My parents were newsagents so I had access to many magazines but I still recall the impression Danny La Rue made when I read an article with a picture in a national newspaper . I didn’t know what drag was but to look so convicing as a woman just blew me away . The question is what does that ignite in us , why do we want the same thing ? To a young boy of 11 who felt guilty about wearing his sister’s clothes I couldn’t answer that but I knew what I felt deep down .
It’s possibly not fair to talk about regrets , looking back life really is very short , would I change anything if I knew the facts then ? It’s really swings and roundabouts , I wouldn’t trade my kids or grandchildren in for the World , perhaps I should accept I married the wrong person but we still shared something wonderful with some unforgetable moments .
Teresa, You may not have seen the post sometime back, but Stephanie has disappeared from the radar altogether. This is not uncommon in our world, sadly. Whether that be because she simply can no longer deal with this, is trying to stop doing so or has health issues, we do not know. But these have been fabulously written and rerunning them is my tribute to her.
When I visited Times Square the only difference was that the store did not spring for a brown paper bag!
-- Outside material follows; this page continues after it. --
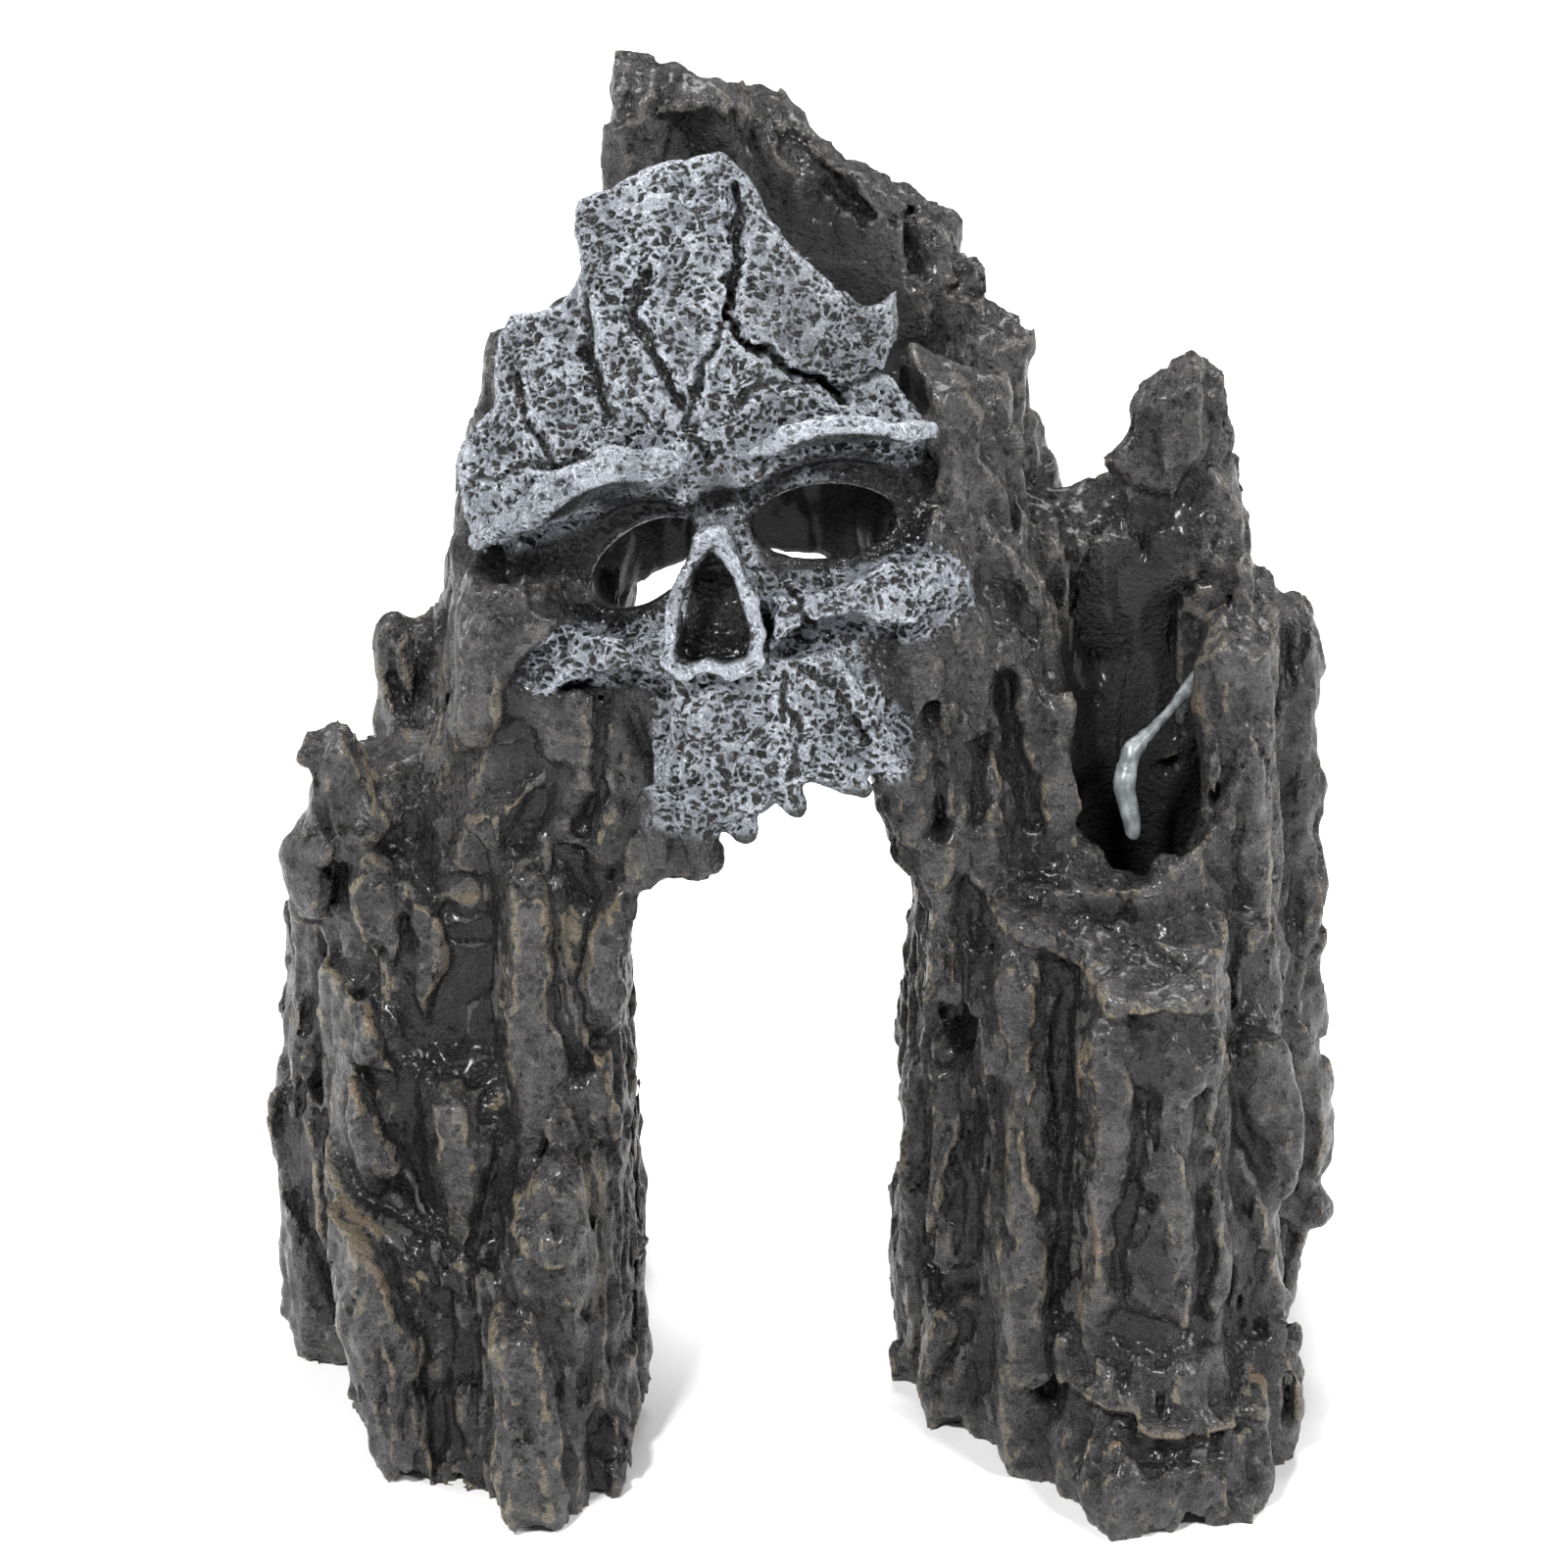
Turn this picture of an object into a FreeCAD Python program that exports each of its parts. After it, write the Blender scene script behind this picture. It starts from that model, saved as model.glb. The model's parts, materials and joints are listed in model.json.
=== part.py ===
"""Aquarium cave ornament: a hollow resin rock pile on two legs with an arch between them and a
skull mask over the arch. Millimetres, +Z up, +X to the right and -Y to the front, with the
origin in the middle of the base on the plane that both legs stand on."""

import FreeCAD, Part
import math
import os

from FreeCAD import Placement, Rotation, Vector

doc = FreeCAD.newDocument("cave_ornament")
sheet = doc.addObject("Spreadsheet::Sheet", "Sizes")
X_AXIS, Y_AXIS, Z_AXIS = Vector(1, 0, 0), Vector(0, 1, 0), Vector(0, 0, 1)
CORNER_SHARE = 0.28  # a rock's corner chamfer as a share of its smaller head side
CUTTER_SIDE = 160.0  # longer than the ornament, so a cutter always passes right through
LEAST_SOLID = 30.0  # mm3: smaller crumbs left by trimming are dropped
RISING_SHARE = 0.5  # an edge that climbs more than this share of a block joins its foot to its head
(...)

And of course I worried about what the clerk thought of me
However my 1st awakening to “us” was much earlier at age 10 In of all places Woolworths. While my Mom shopped I used to kill time perusing the pocket books. I was literally almost knocked on my rear end when I came upon “Man in to Woman”. The book told the same story as The Danish Girl many years later. Needless to say I made many stops at that store until I read most of the book. I still remember my 1st reaction-I thought my blood pressure was going through the roof
I had many of the same reactions when I came across those types of books at the library in my youth. Funny how we are all different and so much the same.